* Start *

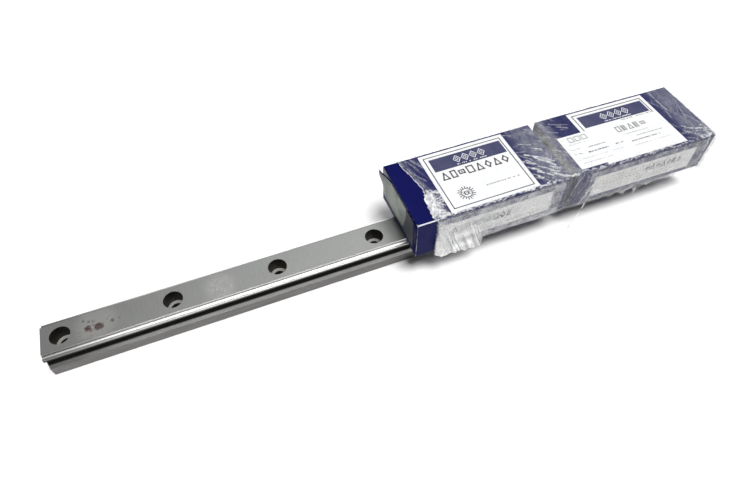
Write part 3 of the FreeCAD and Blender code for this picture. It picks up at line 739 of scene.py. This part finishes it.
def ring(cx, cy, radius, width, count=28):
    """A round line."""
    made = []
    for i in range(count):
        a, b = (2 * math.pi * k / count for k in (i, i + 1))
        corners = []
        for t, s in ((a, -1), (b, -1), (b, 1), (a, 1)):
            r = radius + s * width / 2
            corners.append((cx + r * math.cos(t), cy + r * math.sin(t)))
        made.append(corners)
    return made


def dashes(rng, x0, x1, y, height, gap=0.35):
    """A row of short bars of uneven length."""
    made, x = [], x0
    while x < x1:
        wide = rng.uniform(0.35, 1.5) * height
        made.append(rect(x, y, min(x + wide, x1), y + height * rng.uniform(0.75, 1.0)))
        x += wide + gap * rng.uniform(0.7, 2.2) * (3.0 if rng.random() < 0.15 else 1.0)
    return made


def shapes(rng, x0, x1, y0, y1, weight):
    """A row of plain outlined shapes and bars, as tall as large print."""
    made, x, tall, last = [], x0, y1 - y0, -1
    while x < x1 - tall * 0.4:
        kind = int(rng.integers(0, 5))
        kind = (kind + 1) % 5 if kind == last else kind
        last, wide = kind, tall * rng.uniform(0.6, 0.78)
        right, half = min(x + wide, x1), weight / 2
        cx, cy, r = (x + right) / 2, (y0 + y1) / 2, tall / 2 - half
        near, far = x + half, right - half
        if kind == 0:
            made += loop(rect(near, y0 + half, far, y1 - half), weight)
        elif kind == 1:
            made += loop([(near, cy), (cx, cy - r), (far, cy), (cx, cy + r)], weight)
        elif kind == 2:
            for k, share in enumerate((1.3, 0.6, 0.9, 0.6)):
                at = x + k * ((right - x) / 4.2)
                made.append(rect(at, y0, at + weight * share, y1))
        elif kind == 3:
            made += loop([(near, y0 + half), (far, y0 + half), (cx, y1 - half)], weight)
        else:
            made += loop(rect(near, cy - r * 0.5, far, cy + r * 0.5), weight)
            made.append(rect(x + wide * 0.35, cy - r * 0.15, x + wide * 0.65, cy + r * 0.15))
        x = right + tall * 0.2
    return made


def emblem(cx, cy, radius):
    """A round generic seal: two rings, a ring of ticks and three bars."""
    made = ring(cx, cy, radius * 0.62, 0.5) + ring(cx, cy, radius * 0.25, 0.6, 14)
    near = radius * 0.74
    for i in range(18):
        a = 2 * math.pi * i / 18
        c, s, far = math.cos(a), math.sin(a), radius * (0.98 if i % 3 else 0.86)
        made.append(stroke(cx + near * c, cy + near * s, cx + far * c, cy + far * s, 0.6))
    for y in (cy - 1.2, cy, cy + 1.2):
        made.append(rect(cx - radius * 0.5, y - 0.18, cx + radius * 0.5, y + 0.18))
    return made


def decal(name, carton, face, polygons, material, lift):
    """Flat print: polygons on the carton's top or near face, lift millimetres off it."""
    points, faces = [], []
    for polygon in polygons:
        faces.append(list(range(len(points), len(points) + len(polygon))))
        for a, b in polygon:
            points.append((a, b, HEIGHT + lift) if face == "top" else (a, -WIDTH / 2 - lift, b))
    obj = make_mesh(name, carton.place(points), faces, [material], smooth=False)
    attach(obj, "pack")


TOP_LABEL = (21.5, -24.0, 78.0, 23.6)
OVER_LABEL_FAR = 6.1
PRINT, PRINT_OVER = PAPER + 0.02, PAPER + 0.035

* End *

> _Directions for this task_:
Each line above is to be repeated exactly.

> _Answer to the problem_:
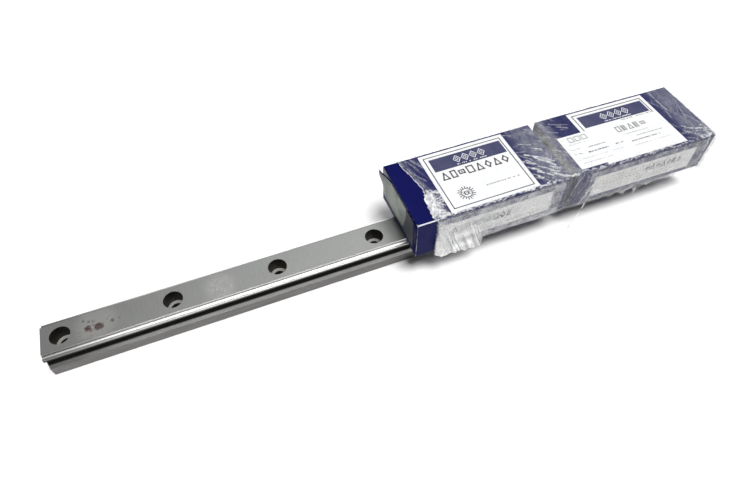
Write part 3 of the FreeCAD and Blender code for this picture. It picks up at line 739 of scene.py. This part finishes it.
def ring(cx, cy, radius, width, count=28):
    """A round line."""
    made = []
    for i in range(count):
        a, b = (2 * math.pi * k / count for k in (i, i + 1))
        corners = []
        for t, s in ((a, -1), (b, -1), (b, 1), (a, 1)):
            r = radius + s * width / 2
            corners.append((cx + r * math.cos(t), cy + r * math.sin(t)))
        made.append(corners)
    return made


def dashes(rng, x0, x1, y, height, gap=0.35):
    """A row of short bars of uneven length."""
    made, x = [], x0
    while x < x1:
        wide = rng.uniform(0.35, 1.5) * height
        made.append(rect(x, y, min(x + wide, x1), y + height * rng.uniform(0.75, 1.0)))
        x += wide + gap * rng.uniform(0.7, 2.2) * (3.0 if rng.random() < 0.15 else 1.0)
    return made


def shapes(rng, x0, x1, y0, y1, weight):
    """A row of plain outlined shapes and bars, as tall as large print."""
    made, x, tall, last = [], x0, y1 - y0, -1
    while x < x1 - tall * 0.4:
        kind = int(rng.integers(0, 5))
        kind = (kind + 1) % 5 if kind == last else kind
        last, wide = kind, tall * rng.uniform(0.6, 0.78)
        right, half = min(x + wide, x1), weight / 2
        cx, cy, r = (x + right) / 2, (y0 + y1) / 2, tall / 2 - half
        near, far = x + half, right - half
        if kind == 0:
            made += loop(rect(near, y0 + half, far, y1 - half), weight)
        elif kind == 1:
            made += loop([(near, cy), (cx, cy - r), (far, cy), (cx, cy + r)], weight)
        elif kind == 2:
            for k, share in enumerate((1.3, 0.6, 0.9, 0.6)):
                at = x + k * ((right - x) / 4.2)
                made.append(rect(at, y0, at + weight * share, y1))
        elif kind == 3:
            made += loop([(near, y0 + half), (far, y0 + half), (cx, y1 - half)], weight)
        else:
            made += loop(rect(near, cy - r * 0.5, far, cy + r * 0.5), weight)
            made.append(rect(x + wide * 0.35, cy - r * 0.15, x + wide * 0.65, cy + r * 0.15))
        x = right + tall * 0.2
    return made


def emblem(cx, cy, radius):
    """A round generic seal: two rings, a ring of ticks and three bars."""
    made = ring(cx, cy, radius * 0.62, 0.5) + ring(cx, cy, radius * 0.25, 0.6, 14)
    near = radius * 0.74
    for i in range(18):
        a = 2 * math.pi * i / 18
        c, s, far = math.cos(a), math.sin(a), radius * (0.98 if i % 3 else 0.86)
        made.append(stroke(cx + near * c, cy + near * s, cx + far * c, cy + far * s, 0.6))
    for y in (cy - 1.2, cy, cy + 1.2):
        made.append(rect(cx - radius * 0.5, y - 0.18, cx + radius * 0.5, y + 0.18))
    return made


def decal(name, carton, face, polygons, material, lift):
    """Flat print: polygons on the carton's top or near face, lift millimetres off it."""
    points, faces = [], []
    for polygon in polygons:
        faces.append(list(range(len(points), len(points) + len(polygon))))
        for a, b in polygon:
            points.append((a, b, HEIGHT + lift) if face == "top" else (a, -WIDTH / 2 - lift, b))
    obj = make_mesh(name, carton.place(points), faces, [material], smooth=False)
    attach(obj, "pack")


TOP_LABEL = (21.5, -24.0, 78.0, 23.6)
OVER_LABEL_FAR = 6.1
PRINT, PRINT_OVER = PAPER + 0.02, PAPER + 0.035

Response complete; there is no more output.